Il semblerait logique au regard de la complexité de certains domaines,

  • téléphonie (paramétrage, compatibilité des systèmes, dématérialisation),
  • banque (placements, exonérations, conséquence en matière d’imposition)
  • assurance (complexité des contrats, typologie des couvertures, diversité des produits)

….de dédier ces fonctions à des personnels très formés, compétents, impliqués. Ces derniers y trouveraient une vraie motivation et un débouché certain pour des évolutions de carrières.

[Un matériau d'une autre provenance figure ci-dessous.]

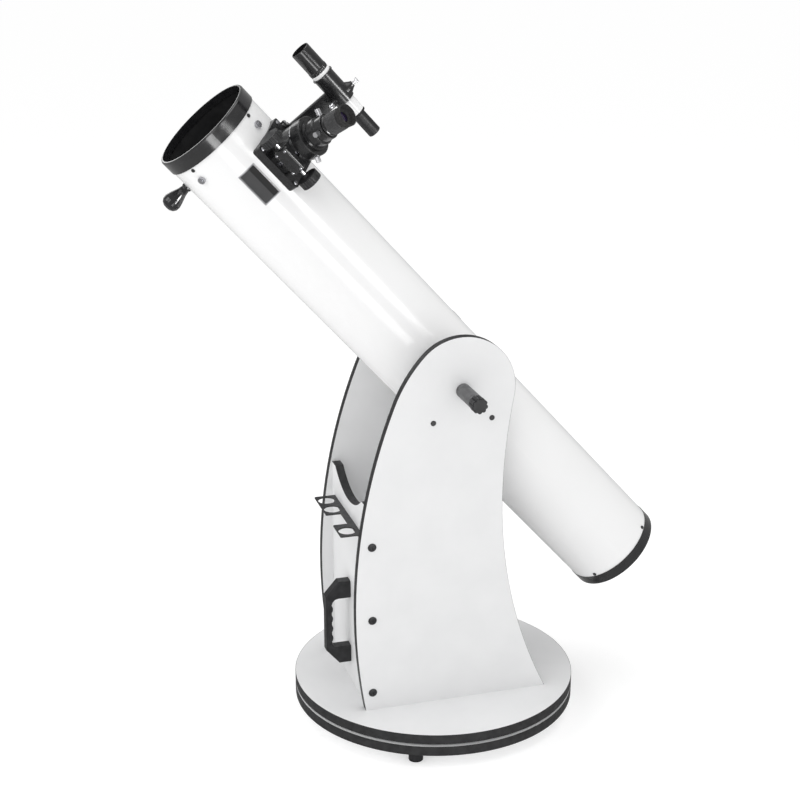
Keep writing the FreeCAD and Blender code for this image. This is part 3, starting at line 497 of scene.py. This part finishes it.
# power in watts, size in metres, what it is mirrored in, angle of its image, distance in metres
STRIPS = {
    "finder_strip": (11, (0.6, 0.30), FINDER.translation, 77, 1.5),
    "tube_strip": (17, (2.2, 0.5), PIVOT, 94, 1.6),
}

# each pair is as seen directly, then as seen in a reflection
WORLD_STRENGTH = (0.84, 0.35)
FLOOR_GREY = (0.75, 0.25)
FLOOR_GLOW = (0.36, 0.12)
FLOOR_SIZE = 400.0          # metres, so that its edge is never seen

LENS = 73.32                # mm
SENSOR = 36.0               # mm across
CAMERA_PLACE = (2.7265, -0.8807, 1.5756)


def area_light(name, power, size):
    """A rectangular light that the camera doesn't see."""
    light = bpy.data.lights.new(name, "AREA")
    light.energy = power
    light.shape = "RECTANGLE"
    light.size, light.size_y = size
    lamp = bpy.data.objects.new(name, light)
    bpy.context.scene.collection.objects.link(lamp)
    lamp.visible_camera = False
    return lamp


def softbox(name, power, size, location, target):
    """An area light turned to its target."""
    lamp = area_light(name, power, size)
    lamp.location = location
    lamp.rotation_euler = facing(Vector(target) - Vector(location))


def reflected_strip(name, power, size, at, angle, distance):
    """A light that only reflections show.

    Its image runs straight along a tube-like shape, at the angle about the shape's axis."""
    lean = VIEW.dot(ALONG)
    towards = outward_at(2 * angle - VIEW_ANGLE) * math.sqrt(1 - lean * lean) - ALONG * lean
    lamp = area_light(name, power, size)
    lamp.visible_diffuse = False
    length = (ALONG + towards * lean).normalized()
    lamp.matrix_world = axes(at + towards * distance, length, towards)


def world_light():
    """White surroundings that lend the glossy blacks only a dim reflection, as black flags do."""
    world = bpy.data.worlds.new("studio")
    bpy.context.scene.world = world
    world.use_nodes = True
    tree = world.node_tree
    soft = tree.nodes["Background"]
    dim = tree.nodes.new("ShaderNodeBackground")
    for background, strength in zip((soft, dim), WORLD_STRENGTH):
        background.inputs["Strength"].default_value = strength
        background.inputs["Color"].default_value = (1, 1, 1, 1)
    mix = tree.nodes.new("ShaderNodeMixShader")
    path = tree.nodes.new("ShaderNodeLightPath")
    tree.links.new(path.outputs["Is Glossy Ray"], mix.inputs["Fac"])
    tree.links.new(soft.outputs["Background"], mix.inputs[1])
    tree.links.new(dim.outputs["Background"], mix.inputs[2])
    tree.links.new(mix.outputs["Shader"], tree.nodes["World Output"].inputs["Surface"])


def floor():
    """White sweep that glows a little, and less so in reflections."""
    mesh = bpy.data.meshes.new("floor")
    work = bmesh.new()
    bmesh.ops.create_grid(work, x_segments=1, y_segments=1, size=FLOOR_SIZE)
    work.to_mesh(mesh)
    work.free()
    ground = bpy.data.objects.new("floor", mesh)
    bpy.context.scene.collection.objects.link(ground)
    direct, mirrored = ((level, level, level) for level in FLOOR_GREY)
    look = Shader("floor", direct, roughness=0.8, Specular_IOR_Level=0.0)
    look.vary_colour(look.glossy_ray(), mirrored, start=0.0, end=1.0)
    look.set("Emission Color", (1, 1, 1, 1))
    look.link(look.remap(look.glossy_ray(), *FLOOR_GLOW, start=0.0, end=1.0),
              look.surface.inputs["Emission Strength"])
    mesh.materials.append(look.material)


def studio():
    """Every light, the floor and the colour setting."""
    world_light()
    for name, settings in SOFTBOXES.items():
        softbox(name, *settings)
    for name, settings in STRIPS.items():
        reflected_strip(name, *settings)
    floor()
    view = bpy.context.scene.view_settings
    view.view_transform = "Standard"
    view.look = "None"


def camera():
    """Camera in front of the tube's right side, looking back along VIEW."""
    data = bpy.data.cameras.new("camera")
    data.sensor_width = SENSOR
    data.lens = LENS
    eye = bpy.data.objects.new("camera", data)
    bpy.context.scene.collection.objects.link(eye)
    eye.location = CAMERA_PLACE
    eye.rotation_euler = facing(-VIEW)
    bpy.context.scene.camera = eye


# ------------------------------------------------------------------ tube details
def bent_plate(name, stations, angles, radii, columns=14):
    """A plate that follows the tube, between two stations, angles in degrees and radii in mm."""
    (start, end), (first, last), (inner, outer) = stations, angles, radii
    work = bmesh.new()
    grid = []
    for i in range(columns + 1):
        turn = math.radians(first + (last - first) * i / columns)
        side = Vector((math.sin(turn), math.cos(turn), 0))
        grid.append([work.verts.new(TUBE @ ((side * r + Vector((0, 0, s))) * MM))
                     for r, s in ((inner, start), (outer, start), (outer, end), (inner, end))])
    for here, there in zip(grid, grid[1:]):
        for j in range(4):
            work.faces.new((here[j], there[j], there[(j + 1) % 4], here[(j + 1) % 4]))
    work.faces.new(grid[0])
    work.faces.new(grid[-1])
    return finish_mesh(name, work)


def label_plate():
    """Blank grey plate with a black band along one side and a thin bright line round it."""
    thickness, band_rise, line_rise = 0.4, 0.05, 0.11
    face = TUBE_RADIUS + thickness
    plate_mesh = bent_plate("label_plate", (480.0, 547.0), (80.6, 102.4), (TUBE_RADIUS, face))
    piece("label_plate", plate_mesh, "plate_grey", "telescope", smooth=20)

    band_face = face + band_rise
    band_radii = (face - band_rise, band_face)
    band_mesh = bent_plate("label_band", (481.0, 546.0), (81.2, 89.0), band_radii)
    piece("label_band", band_mesh, "plate_black", "telescope", smooth=20)

    start, end, width = 480.8, 546.2, 0.7
    first, last, swing = 81.3, 101.7, 0.45
    lines = (((start, start + width), (first, last)),
             ((end - width, end), (first, last)),
             ((start, end), (first, first + swing)),
             ((start, end), (last - swing, last)))
    for i, (stations, angles) in enumerate(lines):
        mesh = bent_plate("label_rim", stations, angles, (band_face, band_face + line_rise))
        piece("label_rim_%d" % (i + 1), mesh, "bare_aluminium", "telescope", smooth=20)


def collimation_springs():
    """Three compression springs between the rear casting and the mirror cell."""
    length, turns, steps = 6.3, 3.5, 120
    coil_radius, wire_radius = 6.2, 0.7
    end_gap = 0.8                      # from the wire's centre to what the spring stands on
    circle_radius = 60.0               # of the springs' places about the tube's axis
    work = bmesh.new()
    for third in range(3):
        angle = math.radians(90 + 120 * third)
        centre = Vector((math.cos(angle), math.sin(angle), 0)) * circle_radius
        points = []
        for i in range(steps + 1):
            part = i / steps
            swing = 2 * math.pi * turns * part
            rise = CASTING_FACE + end_gap + (length - 2 * end_gap) * part
            arm = Vector((coil_radius * math.cos(swing), coil_radius * math.sin(swing), rise))
            points.append(TUBE @ ((centre + arm) * MM))
        mesh = swept("spring", points, wire_radius)
        work.from_mesh(mesh)
        bpy.data.meshes.remove(mesh)
    made = piece("coil_springs", finish_mesh("coil_springs", work), "zinc_steel", "telescope",
                 smooth=60)
    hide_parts("collimation_springs")


def mirror_centre_mark():
    """Ring at the middle of the mirror's hollow face, which guides collimation."""
    rim = MIRROR_BACK + MIRROR_THICKNESS
    bottom, top = rim - 1.3, rim - 1.15
    inner, outer = 3.2, 5.4
    ring = [(inner, bottom), (inner, top), (outer, top), (outer, bottom)]
    piece("mirror_centre_mark", lathe("mark", ring, TUBE, 48), "gloss_black", "mirror")


# ------------------------------------------------------------------ focuser details
def eyepiece_details():
    """Ribbed grip round the eyepiece's body, and its eye lens; heights from the tube's axis."""
    base, groove, crest = 17.5, 17.6, 18.4
    start, end, pitch = 203.0, 225.0, 2.6
    rib_count, rib_rise = 30, 0.45

    def ribs(angle, radius):
        rise = rib_rise * max(0.0, math.cos(angle * rib_count))
        return radius + (rise if radius == crest else 0.0)

    height = start
    grip = [(base, height)]
    while height < end:
        grip += [(crest, height + 0.4), (crest, height + 1.9), (groove, height + 2.3)]
        height += pitch
    grip += [(base, height)]
    piece("eyepiece_grip", lathe("grip", grip, FOCUSER, 180, ribs), "ribbed_grip", "eyepiece")

    lens_radius = 8.95
    lens = [(0.0, 229.4), (lens_radius, 228.7), (lens_radius, 230.2), (6.0, 230.8), (3.0, 231.1),
            (0.0, 231.2)]
    piece("eye_lens", lathe("eye_lens", lens, FOCUSER, 64), "coated_glass", "eyepiece")


def knob_caps():
    """Turned end faces on the focus knobs."""
    pinion = axes(Vector(JOINTS["pinion_turn"]["pos_m"]), FOCUS_OUT, ALONG)
    radius, back, face, edge = 12.5, 53.2, 53.9, 54.0
    ends = [(0.0, face), (radius - 1.0, face), (radius, edge), (radius, back), (0.0, back)]
    for i, sign in enumerate((1, -1)):
        profile = [(r, sign * h) for r, h in ends]
        piece("knob_cap_%d" % (i + 1), lathe("knob_cap", profile, pinion, 64), "black_anodised",
              "pinion")


# ------------------------------------------------------------------ bolts
# outline of a screw head, as shares of its radius and of its height
DOME = ((1.0, 0.0), (1.0, 0.3), (0.93, 0.68), (0.76, 0.95), (0.66, 1.0))
BOLT_SPACING = 0.03  # metres; heights further apart than this belong to two bolts


def socket_head(work, place, radius, height, across, depth, steps=48):
    """A domed screw head with a hexagon recess, standing on place's XY plane; sizes in mm."""
    def ring(reach, level):
        return [work.verts.new(turned(place, angle, reach(angle), level))
                for angle in (2 * math.pi * i / steps for i in range(steps))]

    def hexagonal(angle):
        return across / 2 / math.cos((angle % (math.pi / 3)) - math.pi / 6)

    rows = [ring(lambda angle: part * radius, rise * height) for part, rise in DOME]
    rows += [ring(hexagonal, height), ring(hexagonal, height - depth)]
    for low, high in zip(rows, rows[1:]):
        for i in range(steps):
            j = (i + 1) % steps
            work.faces.new((low[i], low[j], high[j], high[i]))
    work.faces.new(rows[-1])
    work.faces.new(list(reversed(rows[0])))


def bolt_heights():
    """Heights of the three bolts' axes, read from the node's own mesh."""
    levels = sorted({round(vertex.co.z, 3) for vertex in NODES["panel_bolts"].data.vertices})
    groups = [[levels[0]]]
    for level in levels[1:]:
        if level - groups[-1][-1] > BOLT_SPACING:
            groups.append([])
        groups[-1].append(level)
    return [(group[0] + group[-1]) / 2 for group in groups]


def panel_bolts():
    """Black socket bolts that hold the side panels to the front board."""
    work = bmesh.new()
    low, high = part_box("panel_bolts")
    middle_y = (low[1] + high[1]) / 2
    for side in (1, -1):
        for height in bolt_heights():
            place = along_axis(Vector((side * PANEL_FACE, middle_y, height)), SIDE * side)
            socket_head(work, place, radius=8.0, height=2.0, across=6.0, depth=1.6)
    made = piece("socket_bolts", finish_mesh("socket_bolts", work), "black_steel", "rocker",
                 smooth=30)
    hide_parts("panel_bolts")


# ------------------------------------------------------------------ finder details
def finder_details():
    """Knurled focus ring, a retaining ring in front of the objective, and the eye lens.

    Heights are along the finder's axis from its bracket's stalk, positive to its objective."""
    root, crest = 16.9, 17.5
    knurl_count, half_depth = 40, 0.25

    def knurl(angle, radius):
        depth = half_depth * (1 + math.cos(angle * knurl_count))
        return radius - (depth if radius == crest else 0.0)

    band = [(root, 50.0), (crest, 50.4), (crest, 56.0), (root, 56.4)]
    piece("finder_focus_ring", lathe("focus_ring", band, FINDER_AXIS, 160, knurl),
          "black_anodised", "finder_focus")

    inner, outer, seat = 14.3, 15.55, 74.8
    holder = [(outer, seat), (outer, seat + 2.2), (inner, seat + 1.6), (inner, seat)]
    piece("lens_retainer", lathe("lens_retainer", holder, FINDER_AXIS, 96), "matt_black_steel",
          "finder_focus")

    radius, back = 4.9, -90.5
    lens = [(0.0, -92.4), (4.7, -91.9), (radius, -91.2), (radius, back), (0.0, back)]
    piece("finder_eye_lens", lathe("finder_eye_lens", lens, FINDER_AXIS, 48), "coated_glass",
          "finder")


paint_cad_nodes()
second_finishes()
label_plate()
panel_bolts()
finder_details()
collimation_springs()
mirror_centre_mark()
eyepiece_details()
knob_caps()
studio()
camera()
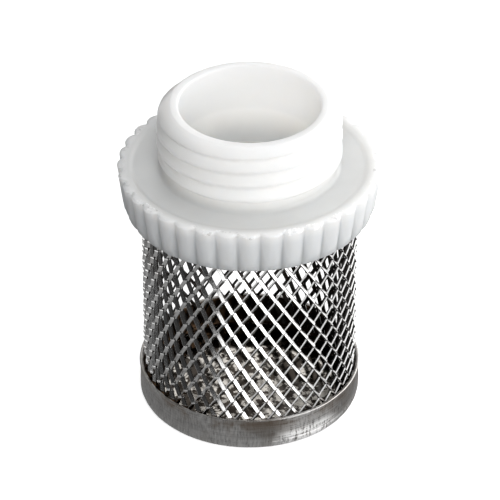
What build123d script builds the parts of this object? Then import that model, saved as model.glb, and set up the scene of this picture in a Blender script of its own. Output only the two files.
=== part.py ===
from build123d import *
from build123d.topology import SkipClean
import os
from math import cos, pi, radians, sin, tan

# Foot valve with strainer basket, for a G 1/2 suction line.
# Origin: centre of the cap's underside. +Z is the flow axis, from the strainer
# up to the threaded outlet. All sizes are in millimetres, all angles in degrees.
# Bearings are measured from +X towards +Y. Outlines to be revolved are (radius, z).

# ---------------------------------------------------------------- overall
total_height = 38.85  # cap underside to outlet rim
collar_bottom_z = 25.45
collar_top_z = 30.95

# ---------------------------------------------------------------- outlet thread, G 1/2
thread_major_r = 20.955 / 2
thread_pitch = 25.4 / 14
thread_depth = 0.640327 * thread_pitch
thread_minor_r = thread_major_r - thread_depth
thread_flank_angle = 27.5  # half of the 55 degree form
thread_root_width = thread_pitch / 6  # truncated root, as wide as the crest
thread_land_bottom_z = 32.6  # lowest full-diameter crest
thread_core_r = 9.0  # inner sleeve that the threaded layer stands on
thread_layer_bottom_z = 31.5
thread_turns = 4
groove_overcut = 0.15  # the cutter stands this far proud of the crest
thread_front_crest_z = 36.35  # a crest on the -Y side
front_bearing = 270.0
thread_start_angle = 80.0  # bearing where the groove runs out
land_sectors = 12
land_clearance = 1.0  # degrees from the groove's run-out to the nearest sector line

rim_outer_r = 8.95  # flat end face, inside the lead-in chamfer
neck_r = 9.95
neck_foot_r = 0.55  # fillet between neck and collar
outlet_bore_r = 7.95
outlet_bore_chamfer = 0.2

# ---------------------------------------------------------------- grip collar
grip_lobes = 36
lobe_tip_top_r = 14.95
lobe_valley_top_r = 14.3
lobe_tip_bottom_r = 14.15
lobe_valley_bottom_r = 13.6
collar_bottom_round = 0.95
collar_top_round = 0.5
collar_dish_depth = 0.2
collar_dish_outer_r = 13.1
collar_dish_slope_width = 0.5
dish_z = collar_top_z - collar_dish_depth

# ---------------------------------------------------------------- retaining ring
snap_ring_z = 23.4
snap_ring_thickness = 0.6
snap_groove_r = 9.65
snap_groove_slack = 0.03  # above and below the ring
snap_groove_bottom_z = snap_ring_z - snap_groove_slack
snap_groove_top_z = snap_ring_z + snap_ring_thickness + snap_groove_slack
snap_ring_r = snap_groove_r - 0.05
snap_ring_inner_r = 8.2
snap_ring_gap = 26.0  # opening between its ends, in degrees
snap_ring_gap_bearing = 90
ear_place_r = 7.95
ear_from_gap = 5.5  # degrees from the ring's end to the ear's centre
ear_r = 0.95
ear_eye_r = 0.45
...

Enfin, on peut penser au regard des pratiques d’abonnements tirés vers le bas (abonnement FREE à 2 €) que les assistances seront réduites à la portion congrue avec une gestion des paramètres d’abonnement gérés on-line par le client lui-même.

 

En 2008, l’Allemagne et la France font partie des pays ayant un coût du travail élevé au sein de l’UE à 15. Dans l’industrie, les coûts horaires français et allemand sont de même niveau, autour de 33 euros. Toutefois, des disparités existent selon le secteur industriel considéré. Ainsi, dans l’industrie automobile, le coût horaire allemand est supérieur de 29% à celui observé en France (43,14 contre 33,38 euros). Dans les services marchands, le coût horaire français (32,08 euros) figure parmi les plus élevés, alors que le coût horaire allemand (26,81 euros) est proche de la moyenne européenne (25,03 euros). Globalement, entre 1996 et 2008, on assiste à une lente convergence des coûts du travail au sein de l’UE à 15. Ce mouvement se produit dans l’industrie et les services marchands, mais à un rythme plus lent dans ces derniers.